There are 3 other blades setup exactly the same which are not having this issue. I have unmounted the NFS share from the other blades to be sure that this isn't an issue having to do with exceeding the maximum number of connections on that NFS share.
This is an HP Blade Server and the NFS share is setup on an HP server running Storage Server 2003 R2.
Does anybody have any idea as to what might be going on? The logs I've looked at haven't said much besides the fact that it is unable to connect to the NFS share. I'm able to ping the server hosting the NFS share without issue and the root Unix user is mapped to the backup user and everything is setup properly as far as that goes (as can be witnessed by the fact that the other 3 blades are able to mount the NFS share without a problem).
Any help would be greatly appreciated!
Edit: vmkping did not work when trying to ping the server hosting the NFS share from the blade...I'm going to try and blow out the vmkernel and set it back up to see if this resolves the issue. Any recommendations would be awesome.
Doublecheck the logs, both on the client-side and on the server-side. Turn up verbosity on the logging, if that's an available option.

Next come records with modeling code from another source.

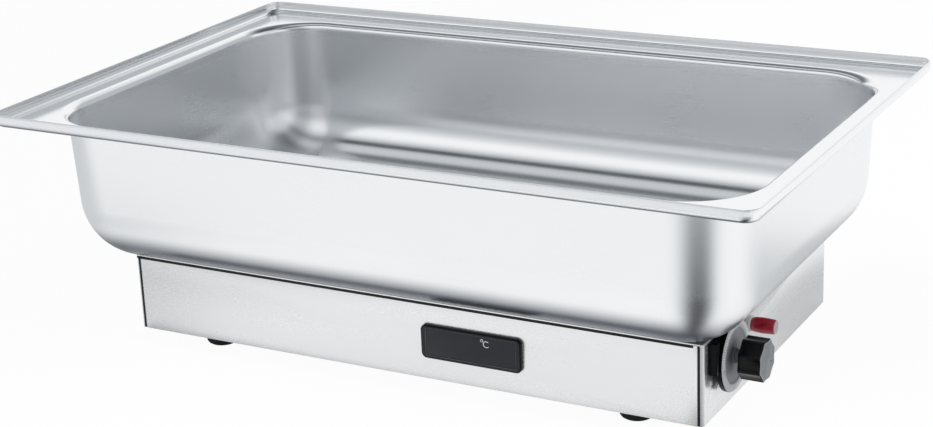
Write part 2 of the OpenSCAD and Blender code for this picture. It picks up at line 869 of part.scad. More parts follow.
// Display: frame with a shell through the panel, window, cell, board and rear cover
module display_frame() {
    color(black)
        difference() {
            union() {
                translate([display_cx, front, display_cz])
                    rotate([90, 0, 0])
                        linear_extrude(display_out)
                            round_rect(display_w / 2, display_h / 2, display_corner);
                display_box([front - 0.5, front + display_deep], shell_w, shell_h);
            }
            display_box([front - display_out - 1, front - display_out + recess], window_w, window_h);
            display_box([front - display_out, front + 1], sight_w, sight_h);
            display_box([front, front + display_deep + 1], shell_w - 2 * shell_t, shell_h - 2 * shell_t);
        }
}

module display_box(y, w, h) {
    block([display_cx - w / 2, display_cx + w / 2], y, [display_cz - h / 2, display_cz + h / 2]);
}

module display_window() {
    seat = front - display_out + recess;
    color([0.16, 0.17, 0.19])
        display_box([seat - window_t, seat], window_w - 2 * slip_fit, window_h - 2 * slip_fit);
}

module display_cell() {
    color([0.2, 0.22, 0.22])
        display_box([front - display_out + recess, front], cell_w, cell_h);
}

module display_board() {
    color([0.1, 0.35, 0.2])
        display_box([front, front + board_t], shell_w - 2 * shell_t - 2 * slip_fit,
                    shell_h - 2 * shell_t - 2 * slip_fit);
}

module display_cover() {
    color(black)
        display_box([front + display_deep, front + display_deep + shell_t], shell_w, shell_h);
}

// Side clips that draw the display's frame against the panel
module display_clips() {
    color(black)
        for (s = [-1, 1])
            translate([display_cx + s * (shell_w + clip_w) / 2, front + base_t, display_cz])
                translate([-clip_w / 2, 0, -clip_side / 2])
                    cube([clip_w, clip_side, clip_side]);
}

// Temperature probe of the display, clipped to the pan's underside
module temperature_probe() {
    color(dark_steel)
        rod_x([probe_x, probe_x + probe_l], channel_y, probe_z, probe_r);
}

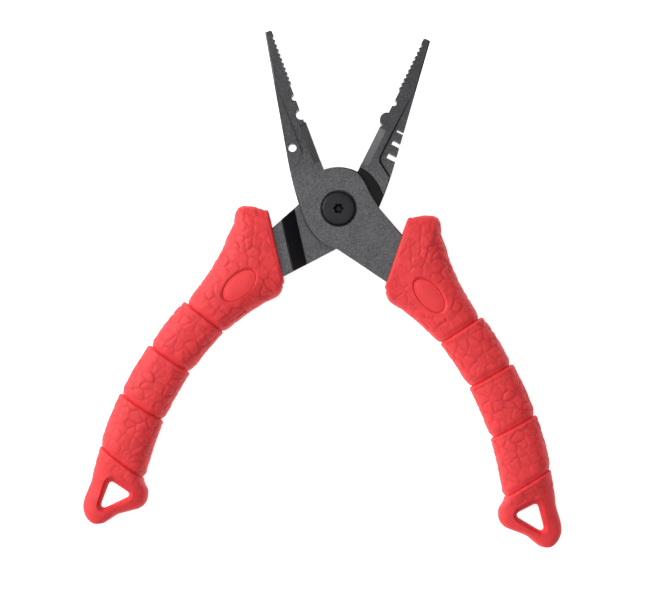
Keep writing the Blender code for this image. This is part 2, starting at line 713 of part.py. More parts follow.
def oval_outline(extra):
    """The oval pad, lined up with the handle and this much larger all round."""
    steps = 24
    points = []
    for step in range(steps):
        angle = 2 * math.pi * step / steps
        along = OVAL_ALONG + (OVAL_LENGTH / 2 + extra) * math.cos(angle)
        points.append(on_handle(along, OVAL_OUT + (OVAL_WIDTH / 2 + extra) * math.sin(angle)))
    return points


def make_grip(half):
    core = half.add("grip_core", loft(core_stations(0), 16), RED_NYLON)
    reach = SKIN_THICKNESS / 2 - OVAL_SUNK
    pad = half.add("oval_pad", slab(oval_outline(0), MIDDLE - reach, MIDDLE + reach))
    change(core, pad, "UNION")
    tang_reach = TANG_THICKNESS / 2 + FIT
    pocket = slab(tang_tail(SHOULDER - 1, FIT), MIDDLE - tang_reach, MIDDLE + tang_reach)
    half.cut(core, "tang_pocket", pocket)
    grip = half.add("grip", loft(grip_stations(), 24), RED_RUBBER)
    near = COLLAR - 2
    far = SHOULDER + FIT + 0.05
    sides = [tang_sides(near), tang_sides(far)]
    mouth = [
        past_boss(near, sides[0][0] - FIT),
        past_boss(far, sides[1][0] - FIT),
        past_boss(far, sides[1][1] + FIT),
        past_boss(near, sides[0][1] + FIT),
    ]
    half.cut(grip, "mouth", slab(mouth, -FIT, LEVER_THICKNESS + FIT))
    half.cut(grip, "core_cavity", loft(core_stations(FIT), 16))
    half.cut(grip, "oval_window", slab(oval_outline(OVAL_GROOVE), MIDDLE - OUTSIDE, MIDDLE + OUTSIDE))
    corners = [on_handle(LAST_STEP + past, out) for past, out in LOOP_HOLE]
    half.cut(grip, "lanyard_hole", slab(rounded(corners, LOOP_CORNER), MIDDLE - OUTSIDE, MIDDLE + OUTSIDE))


def main():
    for old in list(bpy.data.objects):
        bpy.data.objects.remove(old)
    front = Half("front", JAW_OPENING / 2, over=False)
    rear = Half("rear", -JAW_OPENING / 2, over=True)
    make_front_lever(front)
    make_rear_lever(rear)
    make_pivot_sleeve(rear.axis.name)
    make_pivot_screw(rear.axis.name)
    make_washers(rear.axis.name)
    for half in (front, rear):
        make_grip(half)


main()
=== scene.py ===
# %% [markdown]
# # Fishing pliers
#
# The pliers lie open on a pale table, seen from straight above. Two coated steel levers cross in a
# lap joint, and each handle wears a soft red grip over a hard red core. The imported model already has
# every piece in its place, in metres, so this lesson gives it what a maker adds last: moulded grips
# with a cracked-leather relief, and finishes.

import math

import bmesh
import bpy
import numpy as np
from mathutils import Matrix, Vector, noise


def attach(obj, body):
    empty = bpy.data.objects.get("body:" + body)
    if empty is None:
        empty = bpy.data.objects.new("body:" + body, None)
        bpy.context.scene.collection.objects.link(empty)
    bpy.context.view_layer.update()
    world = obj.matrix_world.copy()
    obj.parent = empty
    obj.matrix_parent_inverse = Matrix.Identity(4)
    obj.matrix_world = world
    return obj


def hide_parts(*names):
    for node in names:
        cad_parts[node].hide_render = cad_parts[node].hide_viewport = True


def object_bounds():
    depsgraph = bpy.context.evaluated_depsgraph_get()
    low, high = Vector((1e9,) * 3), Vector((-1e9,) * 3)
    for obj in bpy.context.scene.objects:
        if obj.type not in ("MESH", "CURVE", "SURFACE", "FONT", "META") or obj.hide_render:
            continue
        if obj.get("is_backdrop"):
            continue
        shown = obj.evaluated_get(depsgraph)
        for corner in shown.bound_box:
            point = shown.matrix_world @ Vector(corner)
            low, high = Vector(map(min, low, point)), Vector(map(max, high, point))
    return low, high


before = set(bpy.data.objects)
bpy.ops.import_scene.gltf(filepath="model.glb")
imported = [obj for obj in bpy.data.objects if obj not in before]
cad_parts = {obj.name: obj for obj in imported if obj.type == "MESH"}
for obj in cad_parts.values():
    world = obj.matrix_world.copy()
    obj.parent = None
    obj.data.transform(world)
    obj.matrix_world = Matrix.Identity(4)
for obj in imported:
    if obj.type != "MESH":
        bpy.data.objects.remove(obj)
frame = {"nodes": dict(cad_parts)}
nodes = frame["nodes"]
cad_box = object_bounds()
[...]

If that doesn't work, I'd fire up
Wireshark
ortcpdump
and take a look at the actual network traffic. Given a choice, I usually like to watch from the server-side, but you can still learn a lot from the client-side. This can help tell you whether the traffic actually getting through, whether it's being responded to, rejected, etc.Reading packet captures isn't necessarily the easiest thing to do, if you've never done it before, but that's where I usually turn when I'm troubleshooting connectivity problems and the logs don't help.